Line 475 is what we’ve been after. cred_cap_issubset() is checking is if the old capabilities are a subset of the new capabilities. If so, it means the process has gained capabilities during an execve(2) and process dumpability is adjusted. Again, this checks out b/c the new process may (or already) have elevated capabilities and could contain sensitive information going forward.

Conclusion

So we have our answer: our unprivileged cannot read /proc/self/auxv because it has filecaps assigned. And b/c filecaps can potentially make a process contain sensitive information, the kernel makes its /proc/<pid> inodes owned by root:root.
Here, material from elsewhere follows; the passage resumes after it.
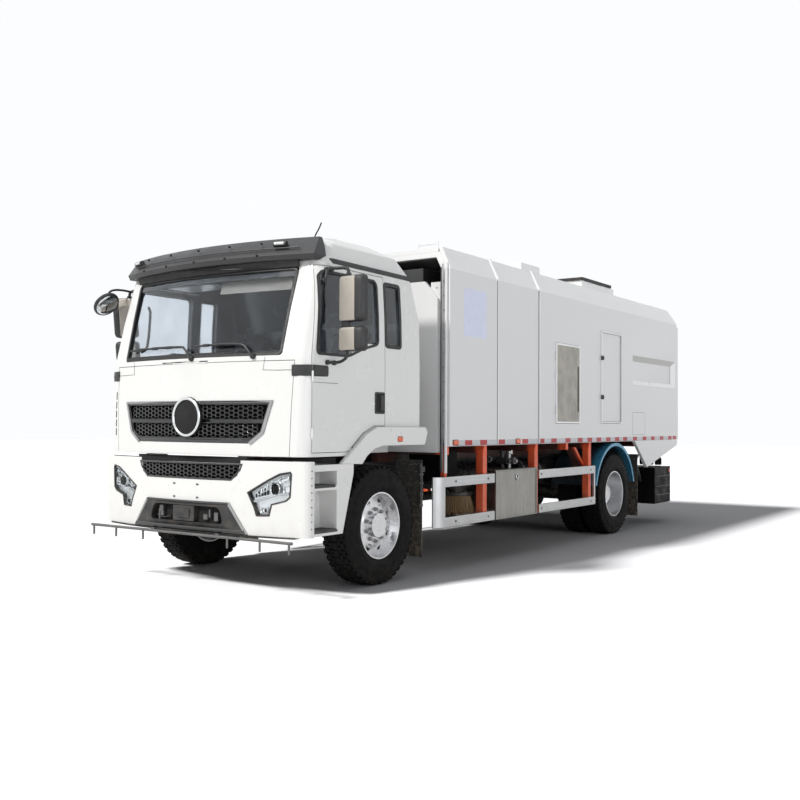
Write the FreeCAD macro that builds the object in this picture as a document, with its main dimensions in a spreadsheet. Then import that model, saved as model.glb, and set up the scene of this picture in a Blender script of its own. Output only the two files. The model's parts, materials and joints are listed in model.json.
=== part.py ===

Although nothing terribly actionable resulted from this investivation, I nonetheless found this to be an interesting case study in emergent properties. Each new discovery made sense in isolation. But despite each step making sense, the final result remains unexpected. And b/c each step makes sense in isolation, I cannot think of a good way to change the final result without making some piece of the puzzle not make sense.

And by the way, this behavior is actually documented in proc(2) man page under PR_SET_DUMPABLE.